Reverse Mentoring and ED&I in Practice
Take, for example, the growing visibility of personal pronoun preference within the transport sector. This is now regularly seen in our email signatures and uniform badges.
Being able to express a preference – and be referred to correctly – has deep meaning and importance to many colleagues. However, other colleagues may be entirely new to the gender spectrum and make mistakes. These mistakes can be hurtful and harmful, both in terms of disrespecting those we work with, but in discouraging talent from sticking with or getting involved in the transport sector.
Reverse mentoring can help alleviate these misunderstandings and risks through open, non-judgmental, and curious conversation.
Take, for example, an older, gender normative senior leader tasked with improving gender inequality. It makes sense for this leader to acutely understand how discrimination arises and persists. A fresh, up-to-the-minute perspective and lived experience can offer this.
So, why not arrange reverse mentoring from a younger colleague from the trans or non-binary community? There’s nothing better than a good conversation for clearing up assumptions and miscommunication and agreeing on solid steps forward that benefit everyone. Restrictive status quo blinkers removed.
Driving Change with Reverse Mentoring
If there’s one thing that we can categorically say it’s that the passenger transport sector is huge.

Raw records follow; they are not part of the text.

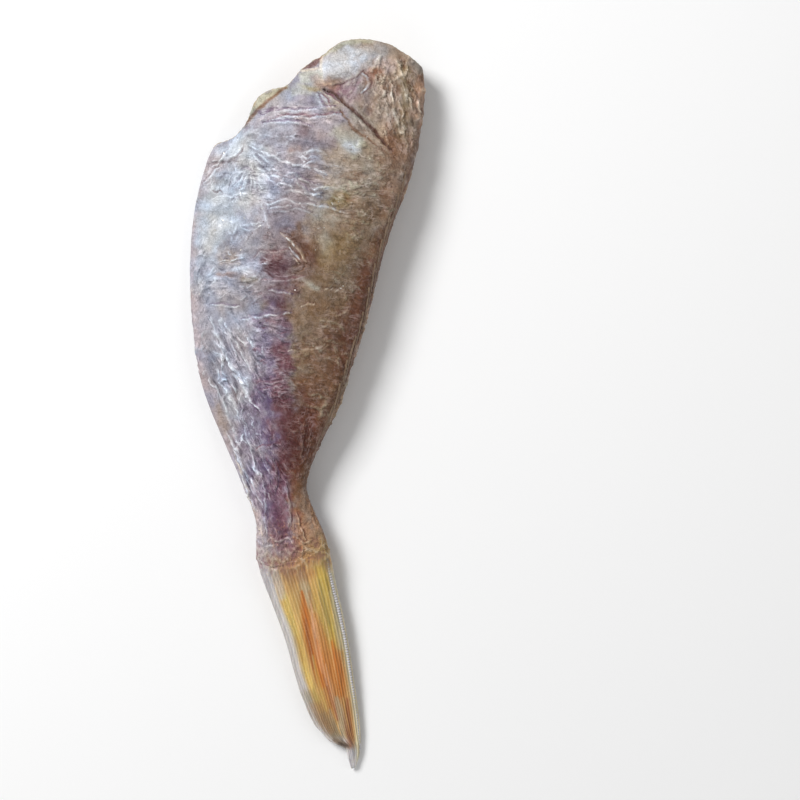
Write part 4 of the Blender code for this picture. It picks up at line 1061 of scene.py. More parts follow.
    def sample(self, places: np.ndarray) -> SkinSample:
        """Works out the fin at a set of places.

        Args:
            places: rows of x, y and z in millimetres.

        Returns:
            Height, colour and the masks that the material reads.
        """
        along, across = self.shares(places)
        none = 0.0 * along
        grain = Grain(self.seed)
        push = grain.layered(places / 3.0, 3, 0.6)
        colour = self.stained(places)
        wander = 0.012 * grain.at(np.column_stack([along * 5.0, across * 3.0, none]))
        lines = (across + wander) * self.rays
        number = np.floor(lines + 0.5)
        ridge = np.abs(((lines + 0.5) % 1.0) - 0.5) * 2.0
        crest = 1.0 - ease(0.0, 0.55, ridge)
        groove = ease(0.6, 1.0, ridge)
        bold = 0.55 + 0.45 * grain.at(np.column_stack([number * 3.7, along * 3.0, none + 0.5]))
        turns = along * self.length / self.joint_length + number * 0.37
        joint = 0.5 + 0.5 * np.cos(turns * 2.0 * math.pi)
        fade = (1.0 - ease(0.82, 1.0, along)) * ease(0.0, 0.14, along)
        height = self.ray_rise * (crest - 0.8 * groove) * fade * (0.85 + 0.15 * joint)
        height += 0.05 * push * ease(0.02, 0.10, along)
        # the rays are paler, as their bone is; the grooves between them get painted shade
        colour = blend_colour(colour, Tone.CREAM, crest * np.clip(bold, 0, 1) * 0.42 * fade)
        colour = colour * (1.0 - 0.13 * groove * fade)[:, None]
        colour = colour * (1.0 - 0.07 * joint * crest)[:, None]
        return SkinSample(height, np.clip(colour, 0.0, 1.0), none, np.zeros((len(places), 3)))


# ---- materials ------------------------------------------------------------------------------------

# the kinds of node that the finishes use most
MATH = "ShaderNodeMath"
SPAN = "ShaderNodeMapRange"
MIX = "ShaderNodeMix"
NOISE = "ShaderNodeTexNoise"
BUMP = "ShaderNodeBump"
ATTRIBUTE = "ShaderNodeAttribute"
CELLS = "ShaderNodeTexVoronoi"
PLACE = "ShaderNodeTexCoord"
SURFACE = "ShaderNodeBsdfPrincipled"
TINT = {"data_type": "RGBA", "blend_type": "MULTIPLY"}  # settings of a mix that darkens by a colour


def add_node(tree: bpy.types.NodeTree, kind: str, settings: dict[str | int, object] | None = None,
             links: dict[str | int, Source] | None = None) -> Node:
    """Adds a node with its settings and what feeds it.

    Args:
        tree: the tree that gets the node.
        kind: the node's type name.
        settings: values by property name, or by input name where the node has such an input.
        links: what feeds the node, by input name or number; a node stands for its first output.

    Returns:
        The node.
    """
    node = tree.nodes.new(kind)
    for name, value in (settings or {}).items():
        if isinstance(name, str) and hasattr(node, name):
            setattr(node, name, value)
        else:
            node.inputs[name].default_value = value
    for name, source in (links or {}).items():
        tree.links.new(source.outputs[0] if isinstance(source, Node) else source, node.inputs[name])
    return node


def new_material(name: str) -> tuple[bpy.types.Material, bpy.types.NodeTree]:
    """Makes an empty node material.

    Args:
        name: the material's common name.

    Returns:
        The material and its node tree.
    """
    material = bpy.data.materials.new(name)
    material.use_nodes = True
    material.node_tree.nodes.clear()
    return material, material.node_tree


def finish_material(tree: bpy.types.NodeTree, shader: Node) -> None:
    """Feeds the shader to the material's output."""
    add_node(tree, "ShaderNodeOutputMaterial", links={"Surface": shader})


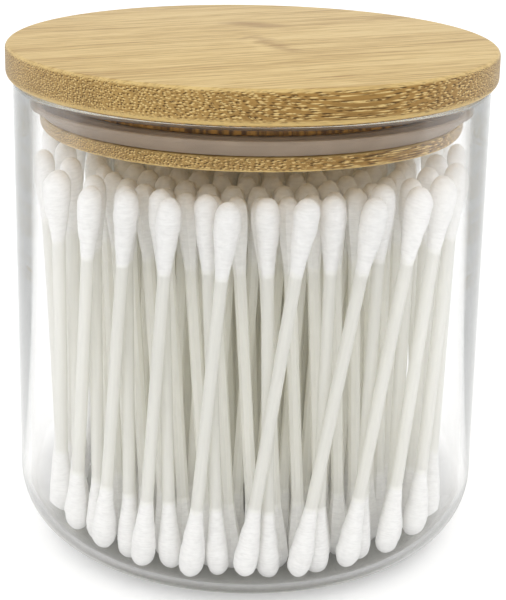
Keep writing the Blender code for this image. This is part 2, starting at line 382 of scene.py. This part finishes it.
def own_attribute(tree, name):
    """An attribute of a piece's mesh."""
    return add_node(tree, "ShaderNodeAttribute", attribute_name=name).outputs


def new_group(name, inputs, outputs):
    """A shader node group with named sockets, its tree and its two end nodes."""
    tree = bpy.data.node_groups.new(name, "ShaderNodeTree")
    for label, kind, default in inputs:
        socket = tree.interface.new_socket(label, in_out="INPUT", socket_type=kind)
        socket.default_value = default
    for label, kind in outputs:
        tree.interface.new_socket(label, in_out="OUTPUT", socket_type=kind)
    return tree, tree.nodes.new("NodeGroupInput").outputs, tree.nodes.new("NodeGroupOutput")


def new_material(name):
    """A material with an empty Principled shader."""
    material = bpy.data.materials.new(name)
    material.use_nodes = True
    tree = material.node_tree
    return material, tree, tree.nodes["Principled BSDF"]


def rgba(triple, factor=1.0):
    """A colour with full alpha, darkened or brightened by a factor."""
    return (*(min(1.0, part * factor) for part in triple), 1.0)


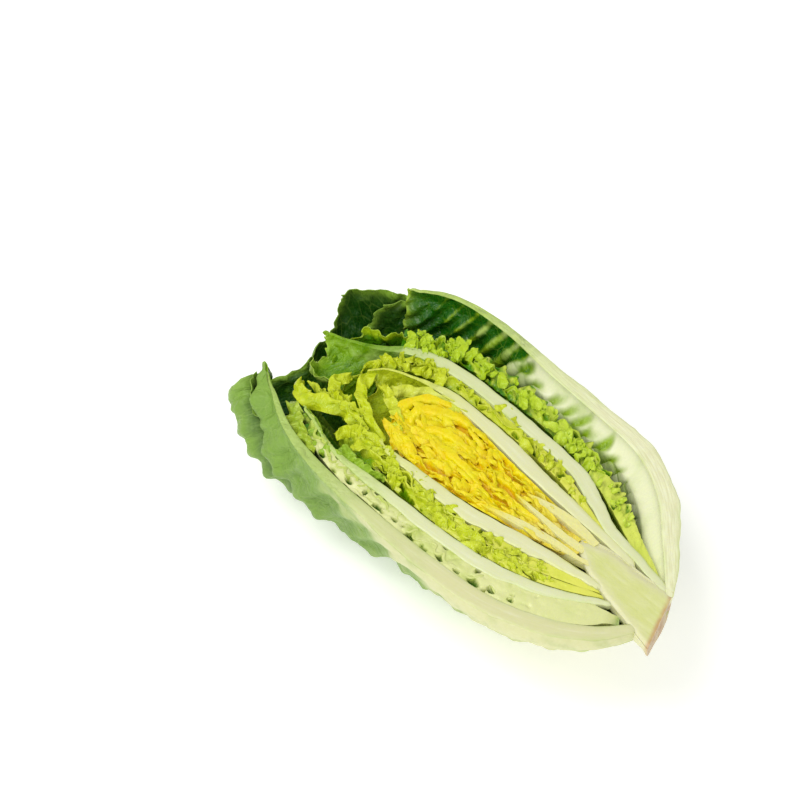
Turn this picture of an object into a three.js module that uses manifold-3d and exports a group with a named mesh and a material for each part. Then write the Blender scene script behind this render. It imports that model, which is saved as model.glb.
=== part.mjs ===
// Half of a small romaine lettuce head, cut lengthwise through its stem and lying on its rounded back.
// The flat cut face points up. Leaves grow from the stem at +X, wrap round the head's long axis one inside
// another, and end in ruffled tips towards -X. Each leaf is one solid. All sizes are in millimetres.
//
// Shapes are written in head coordinates: x along the axis towards the stem's cut end, y across the cut face
// ("far" is +y, "near" is -y) and z up, with the cut face at z = 0. The angle phi round the axis is 0 degrees
// at the far edge of the cut face, 90 straight below the axis and 180 at the near edge. A place t runs from 0
// at a leaf's base to 1 at its tip.
import * as THREE from "three";
import Module from "manifold-3d";

const wasm = await Module();
wasm.setup();

const ROUNDNESS = 2.4; // exponent of the superellipse that a leaf follows round the axis
const DEPTH_RATIO = 0.98; // depth of that section over its half width
const REST_DEPTH = 39.2; // depth of the flat spot that the half lies on, which is the half's height
const BLADE = 0.9; // thickness of a leaf away from its rib, unless it says otherwise
const TIP_ROUNDING = 0.1; // how much sooner a leaf ends at its sides than at its rib, unless it says otherwise
const LEAF_GAP = 0.32; // clearance cut between two leaves, and between a leaf and the stem
const LAYER_GAP = 0.5; // clearance between two outer leaves that lie on each other
const DEGREE = Math.PI / 180;

// The bowl that the outermost leaves lie on, one over the other, as x, y from base to tip.
const OUTER_FAR = [
  [70, 8], [60, 18.5], [47, 31], [33, 38], [15, 40.2], [-4, 41.8], [-24, 44.2], [-44, 42.5], [-60, 31],
  [-69, 17],
];
const OUTER_NEAR = [
  [70, -6], [63, -14], [52, -21], [38, -26], [20, -28], [0, -28.4], [-20, -27.6], [-38, -24.5], [-52, -18],
  [-62, -10],
];

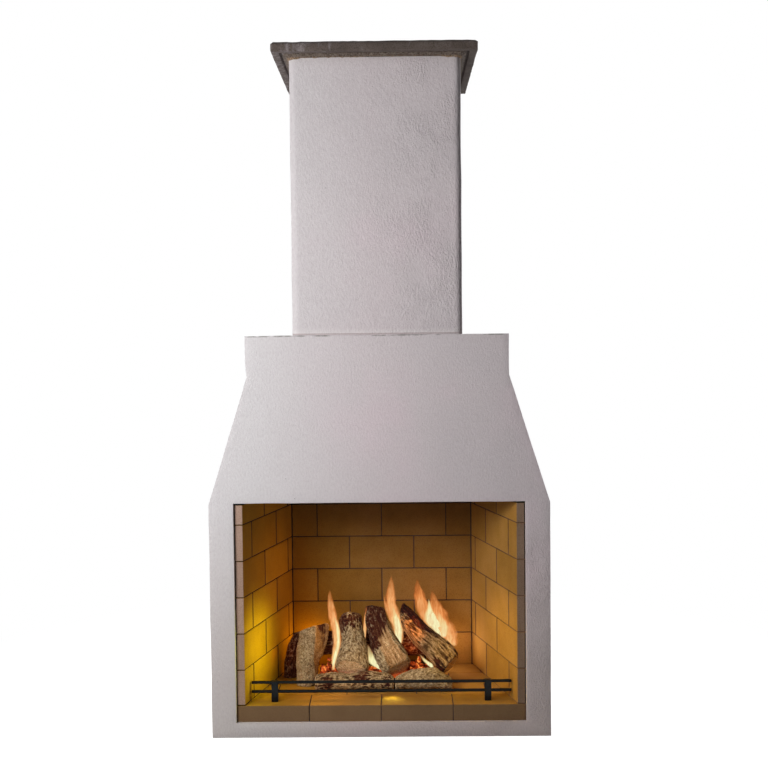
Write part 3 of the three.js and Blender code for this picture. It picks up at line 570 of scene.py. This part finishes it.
# The streaks are 5 mm wide and twice as tall. The sand, about a millimetre, is drawn at 3 mm so that it
# shows. Light is painted into the colour: the left side is less lilac for the neutral light on it, the
# colour is darker and warmer towards the ground as painted shade, and the flue's foot has a painted
# highlight just above a painted shadow line where it stands on the shoulder.
stucco, add, shader, place = surface("trowelled_lime_stucco", "#d9cfd2", 0.95)
dragged = add("Mapping", place, Scale=(1, 1, 0.5))
strokes = add("TexNoise", dragged, Scale=190, Detail=4, Roughness=0.6)
drift = add("TexNoise", place, Scale=2.6, Detail=4, Roughness=0.5)
axes = add("SeparateXYZ", place).node.outputs
rise = axes["Z"]
tone = add("ValToRGB", drift, stops=((0.36, "#dfd1d5"), (0.5, "#dbd1d3"), (0.64, "#d9d0d2")))
# Painted light: the left side is less lilac, for the neutral light that falls on it.
tone = add("MixRGB", add("MapRange", axes["X"], -0.02, -0.4), tone, hexed("#dad6d7"))
ribs = add("ValToRGB", strokes, stops=((0.3, "#f4f2f3"), (0.6, "#ffffff")))
skin = add("MixRGB", 1.0, tone, ribs, blend_type="MULTIPLY")
pits = add("ValToRGB", add("TexVoronoi", place, Scale=22), stops=((0.02, "#000000"), (0.045, "#ffffff")))
pick = add("TexNoise", place, Scale=9.3)
unpicked = add("ValToRGB", pick, stops=((0.58, "#ffffff"), (0.62, "#000000")))
pits = add("MixRGB", 1.0, pits, unpicked, blend_type="LIGHTEN")
skin = add("MixRGB", 0.5, skin, pits, blend_type="MULTIPLY")
above_shoulder = add("Math", rise, chimney_low.z + shoulder_swell, operation="GREATER_THAN")
# Painted highlight: a pale band just above the flue's foot, where its rounded foot catches the light.
foot = add("MapRange", rise, chimney_low.z + 0.022, chimney_low.z + 0.006)
foot = add("Math", foot, above_shoulder, operation="MULTIPLY")
skin = add("MixRGB", add("Math", foot, 0.6, operation="MULTIPLY"), skin, hexed("#e6e1e0"))
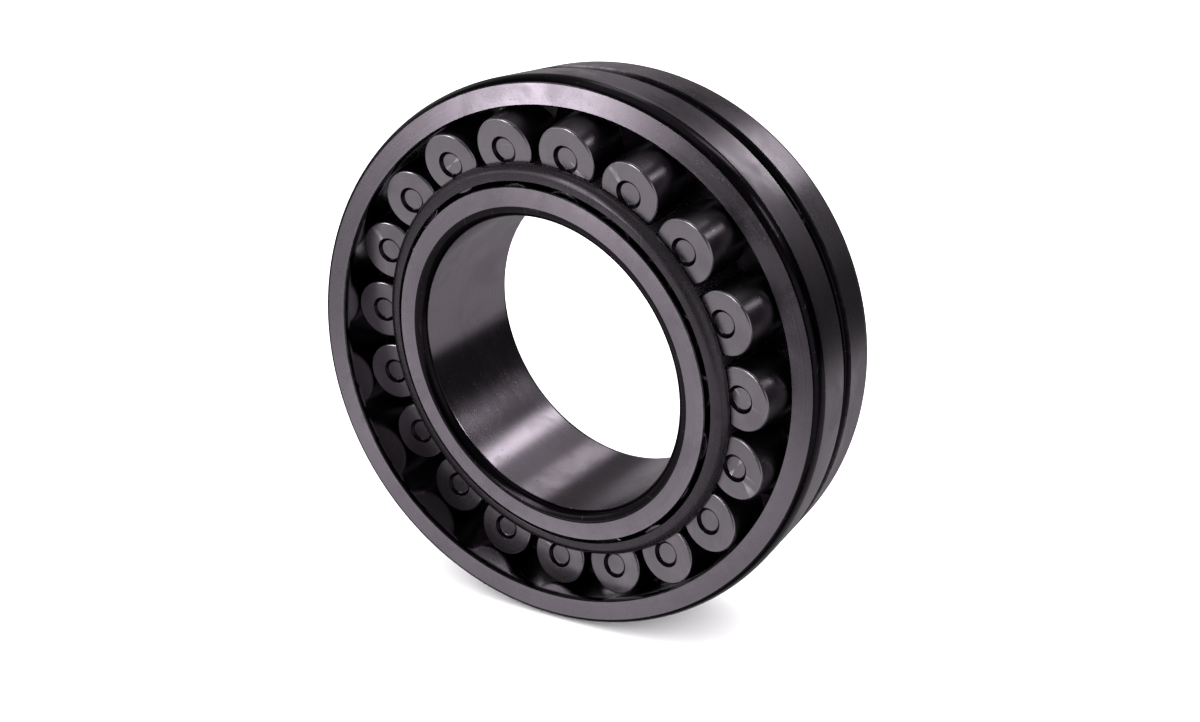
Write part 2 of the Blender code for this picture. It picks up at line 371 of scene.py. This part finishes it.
def make_grinding_lines():
    """Fine lines that run round the axis, on faces and on cylinders alike."""
    inputs = [
        ("Place", "Vector"),
        ("Lines per mm", "Float"),
        ("Wander", "Float"),
        ("Number", "Float"),
    ]
    group, enter, leave = new_group("grinding_lines", inputs, [("Lines", "Float")])
    split = group.nodes.new("ShaderNodeSeparateXYZ")
    group.links.new(enter["Place"], split.inputs[0])
    flat = group.nodes.new("ShaderNodeCombineXYZ")
    group.links.new(split.outputs["X"], flat.inputs["X"])
    group.links.new(split.outputs["Y"], flat.inputs["Y"])
    radius = vector_node(group, "LENGTH", flat.outputs[0], (0.0, 0.0, 0.0), "Value")
    unit = vector_node(group, "NORMALIZE", flat.outputs[0], (0.0, 0.0, 0.0))
    unit_split = group.nodes.new("ShaderNodeSeparateXYZ")
    group.links.new(unit, unit_split.inputs[0])
    stack = group.nodes.new("ShaderNodeCombineXYZ")
    outwards = math_node(group, "MULTIPLY", radius, enter["Lines per mm"])
    wire(group, outwards, stack.inputs["X"])
    upwards = math_node(group, "MULTIPLY", split.outputs["Z"], enter["Lines per mm"])
    wire(group, upwards, stack.inputs["Y"])
    forwards = math_node(group, "MULTIPLY", unit_split.outputs["X"], enter["Wander"])
    wire(group, forwards, stack.inputs["Z"])
    sideways = math_node(group, "MULTIPLY", unit_split.outputs["Y"], enter["Wander"])
    w = math_node(group, "ADD", sideways, enter["Number"])
    wire(group, noise_4d(group, stack.outputs[0], w, 1.0, 3.0, 0.65), leave["Lines"])
    return group


def make_handling_marks():
    """Soft uneven patches, as oil film and handling leave on bare steel."""
    inputs = [("Place", "Vector"), ("Patch per mm", "Float"), ("Number", "Float")]
    outputs = [("Patches", "Float"), ("Specks", "Float")]
    group, enter, leave = new_group("handling_marks", inputs, outputs)
    cloud = noise_4d(group, enter["Place"], enter["Number"], enter["Patch per mm"], 5.0, 0.6, 0.8)
    wire(group, remap(group, cloud, 0.42, 0.66, 0.0, 1.0, smooth=True), leave["Patches"])
    fine = math_node(group, "MULTIPLY", enter["Patch per mm"], 14.0)
    specks = noise_4d(group, enter["Place"], enter["Number"], fine, 2.0, 0.5)
    wire(group, remap(group, specks, 0.66, 0.74, 0.0, 1.0), leave["Specks"])
    return group


def make_fine_scratches():
    """Short thin scratches in two slanting directions."""
    inputs = [("Place", "Vector"), ("Number", "Float")]
    group, enter, leave = new_group("fine_scratches", inputs, [("Scratches", "Float")])
    found = []
    for turn, stretch in ((28.0, (0.09, 2.6, 0.5)), (-63.0, (2.2, 0.08, 0.4))):
        lay = group.nodes.new("ShaderNodeMapping")
        angle = math.radians(turn)
        lay.inputs["Rotation"].default_value = (angle, angle / 2, angle)
        lay.inputs["Scale"].default_value = stretch
        group.links.new(enter["Place"], lay.inputs["Vector"])
        streak = noise_4d(group, lay.outputs[0], enter["Number"], 1.0, 1.0, 0.4)
        found.append(remap(group, streak, 0.70, 0.73, 0.0, 1.0))
    wire(group, math_node(group, "MAXIMUM", found[0], found[1]), leave["Scratches"])
    return group


def make_rubbed_edges():
    """Edges that handling and tumbling have brightened."""
    inputs = [("Place", "Vector"), ("Number", "Float")]
    group, enter, leave = new_group("rubbed_edges", inputs, [("Rubbed", "Float")])
    geometry = group.nodes.new("ShaderNodeNewGeometry")
    edge = remap(group, geometry.outputs["Pointiness"], 0.52, 0.60, 0.0, 1.0, smooth=True)
    broken = noise_4d(group, enter["Place"], enter["Number"], 0.35, 3.0, 0.6)
    kept = remap(group, broken, 0.35, 0.60, 0.35, 1.0, smooth=True)
    wire(group, math_node(group, "MULTIPLY", edge, kept), leave["Rubbed"])
    return group


GROUPS = {
    "lines": make_grinding_lines(),
    "marks": make_handling_marks(),
    "scratches": make_fine_scratches(),
    "edges": make_rubbed_edges(),
}


# ---------------------------------------------------------------- materials


def place_group(tree, key, place, number, **values):
    node = tree.nodes.new("ShaderNodeGroup")
    node.node_tree = GROUPS[key]
    tree.links.new(place, node.inputs["Place"])
    tree.links.new(number, node.inputs["Number"])
    for name, value in values.items():
        node.inputs[name.replace("_", " ")].default_value = value
    return node


# Shares of the finish's own colour, and how much each mark changes colour, roughness or height
DARK_SHARE = 0.78
LIGHT_SHARE = 1.12
STAINED_SHARE = 0.55
WORN_SHARE = 1.35
SCRATCH_COLOUR = 0.18
SCRATCH_HEIGHT = 0.25
PATCH_ROUGHNESS = 0.08
SPECK_ROUGHNESS = 0.12
RUBBED_SMOOTHING = 0.3
LINE_WANDER = 0.6


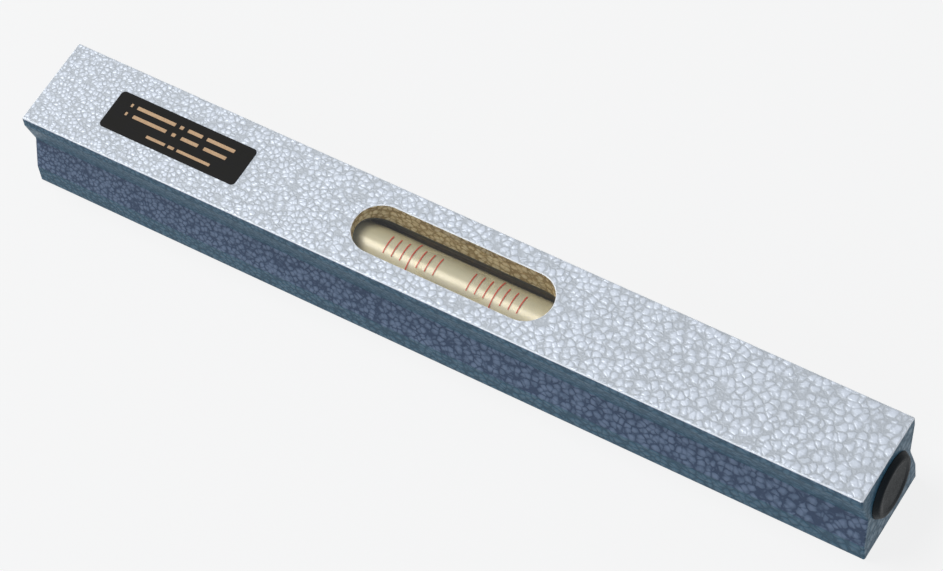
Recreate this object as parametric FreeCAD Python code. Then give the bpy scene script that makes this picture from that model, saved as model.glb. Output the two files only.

With so many roles across so many disciplines, it stands to reason that the opportunities for reverse mentoring are abundant.
Here’s an example to think about. A train operator decides to modernise its passenger booking application with a new feature that more easily accommodates customer accessibility needs. This can really improve the travel experience of many – reducing stress and delays and increasing support and freedom.
But doing so requires customers to input sensitive data about their accessibility needs and potentially, their health conditions. The operator must guarantee that data is confidential and secure from day one. This calls for robust cybersecurity and data protection protocol that may differ from that already in place.
Utilising blockchain technology, for example, could enable enhanced data confidentiality, integrity, and availability – essential for the rapid data communication and security needs of an accessibility feature in an app.
Tackling a Challenge with Reverse Mentoring
But what if the leader responsible for the app update wasn’t familiar with blockchain?
Would they be confident taking that route? Would they pass a potentially great solution over in favour of a former method that may be outdated, but they know inside out? Similarly, a leader may simply not know of a new technology or approach.
The result is the same: money and time spent on an improvement measure that could be far stronger for the same effort.
Regular reverse mentoring sessions could prevent (reverse if you will!) this outcome. A senior leader responsible for digital customer experience could tap the brains of a more junior colleague – a person who’s a passionate techie, blockchain native and app-for-everything. By imparting their knowledge and perspective, ideas can be inspired, and confidence fostered, with better outcomes for the organisation and its customers.
Will you try Reverse Mentoring?
As a sector facing a challenge of a generation in the form of net zero, and passenger expectations evolving at breakneck speed, transport could benefit hugely from the fresh ideas, broader perspectives and agile knowledge that reverse mentoring can afford. It’s not about age or seniority. It’s about lifting each other up for a stronger, brighter future.
Will you consider tapping into that melting pot of talent and uncovering the potential in your junior teams?